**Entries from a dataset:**

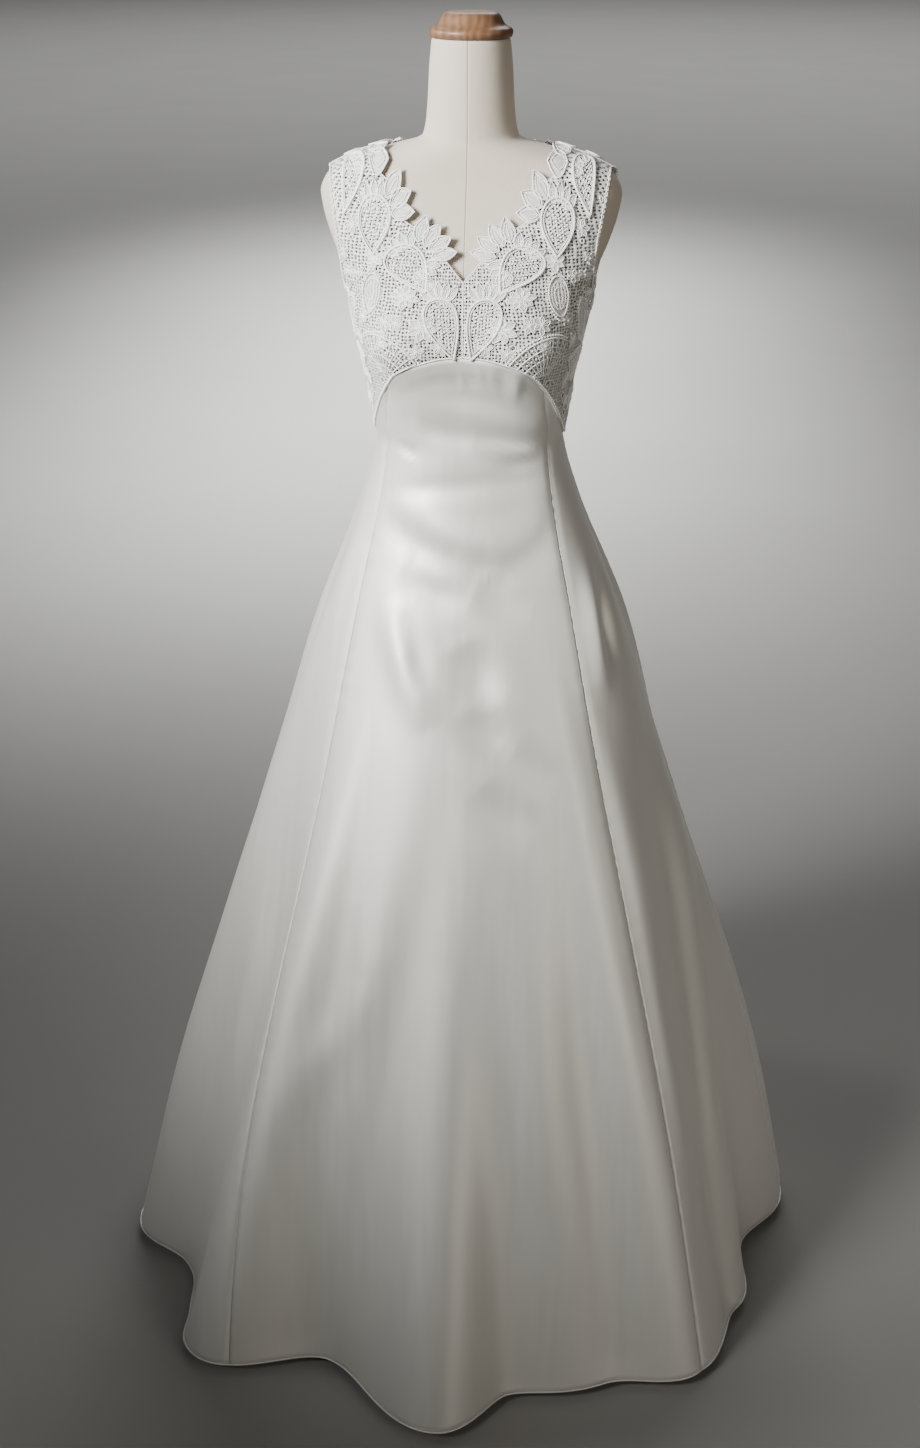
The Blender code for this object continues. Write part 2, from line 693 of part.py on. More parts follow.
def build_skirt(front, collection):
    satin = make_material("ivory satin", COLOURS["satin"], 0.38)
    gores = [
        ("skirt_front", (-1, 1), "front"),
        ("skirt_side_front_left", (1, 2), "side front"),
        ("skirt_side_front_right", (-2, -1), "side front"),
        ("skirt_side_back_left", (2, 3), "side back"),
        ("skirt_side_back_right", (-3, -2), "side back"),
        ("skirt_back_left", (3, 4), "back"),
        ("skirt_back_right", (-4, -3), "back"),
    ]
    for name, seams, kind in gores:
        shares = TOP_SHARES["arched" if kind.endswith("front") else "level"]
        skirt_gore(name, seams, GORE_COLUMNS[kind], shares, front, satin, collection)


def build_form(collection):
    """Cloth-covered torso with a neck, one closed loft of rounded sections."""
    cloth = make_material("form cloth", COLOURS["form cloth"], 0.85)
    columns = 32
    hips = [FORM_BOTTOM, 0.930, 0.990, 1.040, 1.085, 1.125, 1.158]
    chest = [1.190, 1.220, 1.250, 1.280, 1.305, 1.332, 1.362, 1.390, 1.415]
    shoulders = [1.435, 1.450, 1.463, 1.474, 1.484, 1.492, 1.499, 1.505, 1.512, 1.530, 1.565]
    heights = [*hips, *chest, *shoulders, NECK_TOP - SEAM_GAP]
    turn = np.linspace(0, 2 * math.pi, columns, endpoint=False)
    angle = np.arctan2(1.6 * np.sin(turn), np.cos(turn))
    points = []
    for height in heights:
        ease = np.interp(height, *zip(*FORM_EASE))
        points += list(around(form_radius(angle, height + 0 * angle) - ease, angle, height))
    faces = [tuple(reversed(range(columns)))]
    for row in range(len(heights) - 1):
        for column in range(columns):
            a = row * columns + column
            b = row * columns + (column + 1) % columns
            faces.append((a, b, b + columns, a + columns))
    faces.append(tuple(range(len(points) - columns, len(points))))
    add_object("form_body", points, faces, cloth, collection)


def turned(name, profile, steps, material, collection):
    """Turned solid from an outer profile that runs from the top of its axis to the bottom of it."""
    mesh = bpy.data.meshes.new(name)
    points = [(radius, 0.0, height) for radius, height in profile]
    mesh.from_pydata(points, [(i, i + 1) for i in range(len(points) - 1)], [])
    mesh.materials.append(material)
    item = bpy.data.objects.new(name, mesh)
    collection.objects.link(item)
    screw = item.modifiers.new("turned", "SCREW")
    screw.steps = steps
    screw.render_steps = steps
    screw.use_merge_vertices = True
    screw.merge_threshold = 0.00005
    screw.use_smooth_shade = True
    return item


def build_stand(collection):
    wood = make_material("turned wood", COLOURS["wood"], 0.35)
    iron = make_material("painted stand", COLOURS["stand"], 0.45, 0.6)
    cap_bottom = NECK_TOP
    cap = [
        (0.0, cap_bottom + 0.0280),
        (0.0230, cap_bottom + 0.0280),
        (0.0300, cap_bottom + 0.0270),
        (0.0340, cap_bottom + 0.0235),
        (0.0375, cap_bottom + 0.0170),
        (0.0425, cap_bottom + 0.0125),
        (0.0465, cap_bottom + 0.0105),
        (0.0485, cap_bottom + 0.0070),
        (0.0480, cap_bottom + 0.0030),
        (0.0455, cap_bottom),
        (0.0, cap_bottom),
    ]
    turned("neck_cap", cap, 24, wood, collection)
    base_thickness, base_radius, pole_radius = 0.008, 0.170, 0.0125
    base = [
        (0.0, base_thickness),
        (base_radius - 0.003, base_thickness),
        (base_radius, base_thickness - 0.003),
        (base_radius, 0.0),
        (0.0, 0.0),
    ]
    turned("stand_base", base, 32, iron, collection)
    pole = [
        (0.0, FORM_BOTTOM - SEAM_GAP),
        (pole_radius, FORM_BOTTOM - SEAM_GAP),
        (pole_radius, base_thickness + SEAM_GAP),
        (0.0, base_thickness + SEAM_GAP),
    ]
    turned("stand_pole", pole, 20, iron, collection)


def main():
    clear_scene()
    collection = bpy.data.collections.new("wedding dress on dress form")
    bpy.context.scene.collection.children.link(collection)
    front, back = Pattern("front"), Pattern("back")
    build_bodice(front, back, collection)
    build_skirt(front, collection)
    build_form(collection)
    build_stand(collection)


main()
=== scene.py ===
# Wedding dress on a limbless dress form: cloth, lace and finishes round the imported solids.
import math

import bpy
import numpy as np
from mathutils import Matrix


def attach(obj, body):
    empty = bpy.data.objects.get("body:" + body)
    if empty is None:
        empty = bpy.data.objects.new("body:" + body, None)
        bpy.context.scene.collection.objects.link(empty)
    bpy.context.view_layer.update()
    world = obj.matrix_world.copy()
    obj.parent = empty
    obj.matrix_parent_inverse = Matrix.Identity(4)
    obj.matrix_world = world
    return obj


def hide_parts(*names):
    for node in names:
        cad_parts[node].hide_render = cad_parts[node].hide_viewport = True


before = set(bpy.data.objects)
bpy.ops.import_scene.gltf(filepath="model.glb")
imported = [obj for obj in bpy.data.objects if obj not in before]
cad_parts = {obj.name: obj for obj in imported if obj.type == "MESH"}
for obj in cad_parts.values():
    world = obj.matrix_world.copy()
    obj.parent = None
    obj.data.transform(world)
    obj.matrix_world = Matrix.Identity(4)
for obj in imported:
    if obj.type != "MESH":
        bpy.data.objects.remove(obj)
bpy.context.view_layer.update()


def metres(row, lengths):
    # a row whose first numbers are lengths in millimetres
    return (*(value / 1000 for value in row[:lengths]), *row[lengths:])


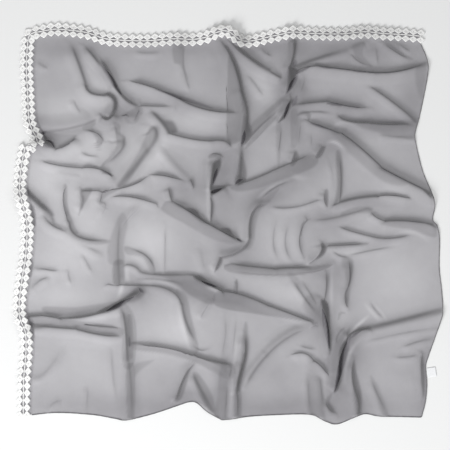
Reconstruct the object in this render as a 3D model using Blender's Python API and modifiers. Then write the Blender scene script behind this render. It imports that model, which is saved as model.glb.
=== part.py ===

**Task instructions:** Write out the lines above, starting at the line that contains "bpy.data.objects.remove(obj)" and ending with the final line, and nothing else; copy them exactly.

**Solved exercise:**
        bpy.data.objects.remove(obj)
bpy.context.view_layer.update()


def metres(row, lengths):
    # a row whose first numbers are lengths in millimetres
    return (*(value / 1000 for value in row[:lengths]), *row[lengths:])


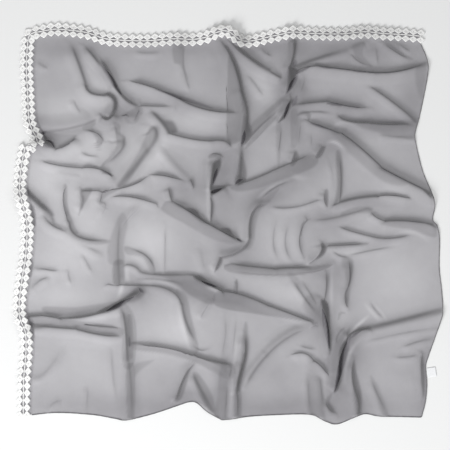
Reconstruct the object in this render as a 3D model using Blender's Python API and modifiers. Then write the Blender scene script behind this render. It imports that model, which is saved as model.glb.
=== part.py ===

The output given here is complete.